Mississippi Power self destructs. But Kemper has changed the Overton Window for Mississippi Power – and probably other companies too by association. The soon to be $7 billion plant is an experiment too far. It was a tough sale from the start. It took some really clever spin and sleight of hand to make what was supposed to be a $2 billion lignite experiment seem better for customers than a $500 million off-the-shelf natural gas plant. It was supposed to be cheaper in the 40 year long run if natural gas supplies dried up and prices went to the sky. It’s “fuel diversification” was supposed to reduce natural gas cost and supply risk although it can’t run without natural gas. It was supposed to boost Mississippi’s enhanced oil recovery by supplying byproduct carbon dioxide – although there’s plenty of naturally occurring carbon dioxide available from the Jackson Dome.

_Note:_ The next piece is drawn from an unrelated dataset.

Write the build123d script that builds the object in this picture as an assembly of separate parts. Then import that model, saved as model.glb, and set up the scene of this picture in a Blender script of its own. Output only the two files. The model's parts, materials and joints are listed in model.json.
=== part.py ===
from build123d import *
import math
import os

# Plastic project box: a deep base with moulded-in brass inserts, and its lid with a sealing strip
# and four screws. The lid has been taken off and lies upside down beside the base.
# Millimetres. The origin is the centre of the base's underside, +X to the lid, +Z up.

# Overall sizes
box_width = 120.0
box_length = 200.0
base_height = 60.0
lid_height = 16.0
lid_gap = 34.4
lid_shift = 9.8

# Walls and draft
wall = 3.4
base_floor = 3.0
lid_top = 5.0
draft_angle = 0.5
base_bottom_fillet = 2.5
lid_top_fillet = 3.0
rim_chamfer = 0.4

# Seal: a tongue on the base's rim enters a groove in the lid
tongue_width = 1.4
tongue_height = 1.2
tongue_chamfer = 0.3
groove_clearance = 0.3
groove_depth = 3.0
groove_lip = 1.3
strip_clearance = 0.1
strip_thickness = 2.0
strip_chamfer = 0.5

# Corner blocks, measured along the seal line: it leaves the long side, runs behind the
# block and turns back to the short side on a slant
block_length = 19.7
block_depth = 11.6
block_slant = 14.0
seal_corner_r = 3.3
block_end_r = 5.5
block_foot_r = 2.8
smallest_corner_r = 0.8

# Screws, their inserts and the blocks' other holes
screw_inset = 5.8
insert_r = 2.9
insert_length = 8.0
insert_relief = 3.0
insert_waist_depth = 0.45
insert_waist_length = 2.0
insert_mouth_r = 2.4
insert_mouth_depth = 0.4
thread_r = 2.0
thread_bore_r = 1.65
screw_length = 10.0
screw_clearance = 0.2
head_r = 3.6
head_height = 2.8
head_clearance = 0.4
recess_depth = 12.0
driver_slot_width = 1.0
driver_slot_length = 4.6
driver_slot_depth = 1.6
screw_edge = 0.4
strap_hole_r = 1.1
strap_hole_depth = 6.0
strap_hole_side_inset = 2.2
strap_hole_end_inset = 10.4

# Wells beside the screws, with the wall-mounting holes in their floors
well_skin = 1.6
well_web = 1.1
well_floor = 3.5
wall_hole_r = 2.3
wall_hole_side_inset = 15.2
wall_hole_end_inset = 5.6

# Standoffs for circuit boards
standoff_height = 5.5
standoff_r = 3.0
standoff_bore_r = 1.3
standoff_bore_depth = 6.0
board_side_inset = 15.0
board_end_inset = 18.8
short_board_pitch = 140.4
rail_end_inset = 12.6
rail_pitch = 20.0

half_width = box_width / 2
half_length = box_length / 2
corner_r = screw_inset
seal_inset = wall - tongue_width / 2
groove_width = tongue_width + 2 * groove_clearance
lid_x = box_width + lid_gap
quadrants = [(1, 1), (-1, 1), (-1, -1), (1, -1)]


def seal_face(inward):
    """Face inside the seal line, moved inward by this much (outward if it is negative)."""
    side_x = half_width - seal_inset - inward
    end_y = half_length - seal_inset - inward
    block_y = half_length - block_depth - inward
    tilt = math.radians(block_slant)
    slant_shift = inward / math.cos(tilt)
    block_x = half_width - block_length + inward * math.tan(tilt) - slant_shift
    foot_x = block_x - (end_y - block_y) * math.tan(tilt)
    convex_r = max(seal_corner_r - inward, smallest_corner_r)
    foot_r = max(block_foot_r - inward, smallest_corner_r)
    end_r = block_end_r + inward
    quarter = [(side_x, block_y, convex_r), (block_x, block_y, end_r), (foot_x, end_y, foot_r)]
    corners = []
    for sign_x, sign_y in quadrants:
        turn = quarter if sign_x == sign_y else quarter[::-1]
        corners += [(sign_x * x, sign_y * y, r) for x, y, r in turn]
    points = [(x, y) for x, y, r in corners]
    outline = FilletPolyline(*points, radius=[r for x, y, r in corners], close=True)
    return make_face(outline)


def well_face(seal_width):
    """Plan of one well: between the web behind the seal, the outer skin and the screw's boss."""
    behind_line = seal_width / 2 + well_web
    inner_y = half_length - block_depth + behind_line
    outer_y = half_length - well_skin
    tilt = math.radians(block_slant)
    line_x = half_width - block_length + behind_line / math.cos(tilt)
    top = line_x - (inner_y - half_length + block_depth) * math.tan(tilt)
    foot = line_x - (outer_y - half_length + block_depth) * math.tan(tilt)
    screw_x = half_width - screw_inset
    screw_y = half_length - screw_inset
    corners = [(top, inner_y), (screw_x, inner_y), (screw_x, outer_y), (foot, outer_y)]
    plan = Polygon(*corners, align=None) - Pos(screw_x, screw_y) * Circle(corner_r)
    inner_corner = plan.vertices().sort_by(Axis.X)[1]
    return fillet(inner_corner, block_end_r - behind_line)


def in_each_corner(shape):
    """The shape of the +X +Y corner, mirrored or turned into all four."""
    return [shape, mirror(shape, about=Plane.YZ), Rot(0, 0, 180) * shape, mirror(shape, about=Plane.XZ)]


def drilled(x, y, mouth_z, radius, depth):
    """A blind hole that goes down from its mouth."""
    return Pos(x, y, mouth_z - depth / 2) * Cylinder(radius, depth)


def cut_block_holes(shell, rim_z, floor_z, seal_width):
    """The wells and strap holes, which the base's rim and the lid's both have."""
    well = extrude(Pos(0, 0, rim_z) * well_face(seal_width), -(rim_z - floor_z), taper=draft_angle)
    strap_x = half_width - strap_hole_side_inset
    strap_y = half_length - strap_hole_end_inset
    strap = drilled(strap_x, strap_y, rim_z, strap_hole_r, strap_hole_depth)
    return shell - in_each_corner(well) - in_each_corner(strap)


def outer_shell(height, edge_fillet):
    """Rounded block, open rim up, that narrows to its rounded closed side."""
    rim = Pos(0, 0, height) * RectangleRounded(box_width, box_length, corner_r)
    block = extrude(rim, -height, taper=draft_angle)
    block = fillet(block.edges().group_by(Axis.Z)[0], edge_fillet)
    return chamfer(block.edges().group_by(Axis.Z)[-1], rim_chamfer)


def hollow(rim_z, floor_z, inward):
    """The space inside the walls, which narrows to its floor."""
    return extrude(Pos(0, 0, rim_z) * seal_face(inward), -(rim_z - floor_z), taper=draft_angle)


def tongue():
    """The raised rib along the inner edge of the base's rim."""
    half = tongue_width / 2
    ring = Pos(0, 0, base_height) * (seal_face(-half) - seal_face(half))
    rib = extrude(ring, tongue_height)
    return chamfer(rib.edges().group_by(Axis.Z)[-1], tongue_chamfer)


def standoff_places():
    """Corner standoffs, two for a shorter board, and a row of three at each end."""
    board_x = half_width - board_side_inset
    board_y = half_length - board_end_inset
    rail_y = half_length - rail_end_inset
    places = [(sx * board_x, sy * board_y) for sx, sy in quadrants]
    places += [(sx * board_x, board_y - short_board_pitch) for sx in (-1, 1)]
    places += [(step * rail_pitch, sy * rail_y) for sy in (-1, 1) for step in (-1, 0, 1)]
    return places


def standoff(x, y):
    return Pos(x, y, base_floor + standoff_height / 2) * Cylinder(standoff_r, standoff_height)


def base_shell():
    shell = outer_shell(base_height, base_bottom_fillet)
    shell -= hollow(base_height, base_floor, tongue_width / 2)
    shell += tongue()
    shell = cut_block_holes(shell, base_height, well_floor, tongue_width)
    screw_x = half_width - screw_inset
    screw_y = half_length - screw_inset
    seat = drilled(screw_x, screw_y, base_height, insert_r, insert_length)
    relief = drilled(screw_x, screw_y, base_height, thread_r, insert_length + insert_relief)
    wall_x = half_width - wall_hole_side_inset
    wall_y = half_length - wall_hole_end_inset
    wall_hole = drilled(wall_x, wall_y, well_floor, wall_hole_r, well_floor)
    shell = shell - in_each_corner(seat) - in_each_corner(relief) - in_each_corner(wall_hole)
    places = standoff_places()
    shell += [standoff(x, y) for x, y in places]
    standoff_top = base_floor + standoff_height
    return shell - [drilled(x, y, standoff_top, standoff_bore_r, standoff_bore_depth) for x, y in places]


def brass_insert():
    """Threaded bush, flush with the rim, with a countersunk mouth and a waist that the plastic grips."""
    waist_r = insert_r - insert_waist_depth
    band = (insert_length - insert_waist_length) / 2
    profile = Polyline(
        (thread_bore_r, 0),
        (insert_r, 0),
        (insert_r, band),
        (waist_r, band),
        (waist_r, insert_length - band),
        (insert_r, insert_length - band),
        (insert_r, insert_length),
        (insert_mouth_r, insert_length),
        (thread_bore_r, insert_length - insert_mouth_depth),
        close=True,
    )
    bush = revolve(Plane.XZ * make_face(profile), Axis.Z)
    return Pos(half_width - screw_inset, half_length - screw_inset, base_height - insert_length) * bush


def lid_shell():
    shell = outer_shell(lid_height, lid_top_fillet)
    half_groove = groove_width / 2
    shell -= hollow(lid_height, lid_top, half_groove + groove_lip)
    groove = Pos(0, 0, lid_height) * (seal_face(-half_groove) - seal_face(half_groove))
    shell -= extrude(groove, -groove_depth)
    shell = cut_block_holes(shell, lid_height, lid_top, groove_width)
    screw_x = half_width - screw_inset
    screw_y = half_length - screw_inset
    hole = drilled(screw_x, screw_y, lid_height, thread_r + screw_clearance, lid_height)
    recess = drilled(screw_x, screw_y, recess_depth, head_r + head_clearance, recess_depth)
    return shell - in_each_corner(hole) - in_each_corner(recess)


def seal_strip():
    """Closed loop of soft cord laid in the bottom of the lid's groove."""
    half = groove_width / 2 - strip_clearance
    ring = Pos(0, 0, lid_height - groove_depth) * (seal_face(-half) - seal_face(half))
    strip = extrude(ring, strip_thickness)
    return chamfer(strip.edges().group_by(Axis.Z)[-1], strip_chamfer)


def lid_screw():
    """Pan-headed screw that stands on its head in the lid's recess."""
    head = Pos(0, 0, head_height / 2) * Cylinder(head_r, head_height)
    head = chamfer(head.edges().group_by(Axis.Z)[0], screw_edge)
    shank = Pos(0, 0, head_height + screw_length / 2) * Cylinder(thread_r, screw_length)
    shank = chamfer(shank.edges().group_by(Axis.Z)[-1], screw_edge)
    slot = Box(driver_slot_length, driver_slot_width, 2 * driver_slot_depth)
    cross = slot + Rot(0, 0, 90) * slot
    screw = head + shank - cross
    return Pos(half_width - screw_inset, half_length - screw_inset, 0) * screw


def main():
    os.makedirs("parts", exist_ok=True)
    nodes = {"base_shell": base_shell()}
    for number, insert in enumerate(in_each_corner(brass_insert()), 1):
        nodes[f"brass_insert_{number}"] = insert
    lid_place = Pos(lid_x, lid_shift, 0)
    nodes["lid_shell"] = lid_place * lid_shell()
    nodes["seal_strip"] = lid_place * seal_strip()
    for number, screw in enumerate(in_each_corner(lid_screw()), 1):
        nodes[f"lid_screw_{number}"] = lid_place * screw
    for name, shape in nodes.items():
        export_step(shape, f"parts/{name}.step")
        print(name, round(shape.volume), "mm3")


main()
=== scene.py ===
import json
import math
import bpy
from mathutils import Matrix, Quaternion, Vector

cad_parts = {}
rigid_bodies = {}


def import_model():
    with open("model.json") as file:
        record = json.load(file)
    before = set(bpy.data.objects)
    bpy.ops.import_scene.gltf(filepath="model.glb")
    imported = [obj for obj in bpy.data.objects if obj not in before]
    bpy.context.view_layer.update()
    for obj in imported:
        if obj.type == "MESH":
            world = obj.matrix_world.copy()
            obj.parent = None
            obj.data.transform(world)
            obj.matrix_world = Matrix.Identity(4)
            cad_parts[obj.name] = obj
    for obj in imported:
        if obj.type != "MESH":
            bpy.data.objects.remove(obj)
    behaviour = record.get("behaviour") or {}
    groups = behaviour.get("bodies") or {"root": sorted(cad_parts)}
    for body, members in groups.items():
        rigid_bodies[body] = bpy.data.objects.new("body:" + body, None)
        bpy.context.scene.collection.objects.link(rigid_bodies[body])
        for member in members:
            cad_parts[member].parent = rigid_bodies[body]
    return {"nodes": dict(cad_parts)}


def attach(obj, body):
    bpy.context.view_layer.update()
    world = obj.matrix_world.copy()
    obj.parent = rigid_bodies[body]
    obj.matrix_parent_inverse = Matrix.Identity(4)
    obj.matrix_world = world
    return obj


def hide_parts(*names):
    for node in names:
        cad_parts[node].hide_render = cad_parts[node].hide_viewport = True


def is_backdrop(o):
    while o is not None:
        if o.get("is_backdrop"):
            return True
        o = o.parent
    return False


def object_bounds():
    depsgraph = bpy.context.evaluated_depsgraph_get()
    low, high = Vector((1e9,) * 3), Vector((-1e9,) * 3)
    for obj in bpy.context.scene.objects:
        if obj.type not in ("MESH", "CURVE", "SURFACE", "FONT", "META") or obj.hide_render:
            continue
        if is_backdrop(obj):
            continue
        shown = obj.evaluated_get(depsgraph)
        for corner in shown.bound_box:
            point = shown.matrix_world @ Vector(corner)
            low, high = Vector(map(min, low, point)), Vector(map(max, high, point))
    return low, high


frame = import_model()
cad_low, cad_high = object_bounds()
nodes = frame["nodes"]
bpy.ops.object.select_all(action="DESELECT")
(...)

And, oh yes, it was supposed to run too – two years ago. But the endless construction delays, cost overruns, and misrepresentations that keep surfacing have taken a toll. So have the company’s efforts to avoid disclosure (with it seems an assist from the PSC). The company says not to worry, customers won’t pay a dime more for it than the $2.8 or $3.2 or $4.1 billion “cap.” That’s the cap that keeps growing that resulted from a secret meeting. The Mississippi Supreme Court said the meeting was illegal. Customers wonder why they should pay a dime more than the $500 million cost of a natural gas plant. The PSC said they should pay $800 million for Kemper’s turbines running on natural gas and increased rates accordingly. Oh, by the way, Mississippi Power’s rates were already the highest in the state.
Respected Corps. And then there’s the Overton Window for the storied US Army Corps of Engineers and its projects on the Mississippi River. It’s now framed with respect and appreciation. Congress put the Corps in charge of the river after the great flood of 1927 with the charge: don’t let it happen again. It hasn’t. Some close calls in 1973, and 2011, and 2016. But no catastrophes. And some tradeoffs in 2011 when the levee at Birds Point, MO, was blown to keep Cairo, IL, from flooding and when the Morganza spillway was opened to protect Baton Rouge.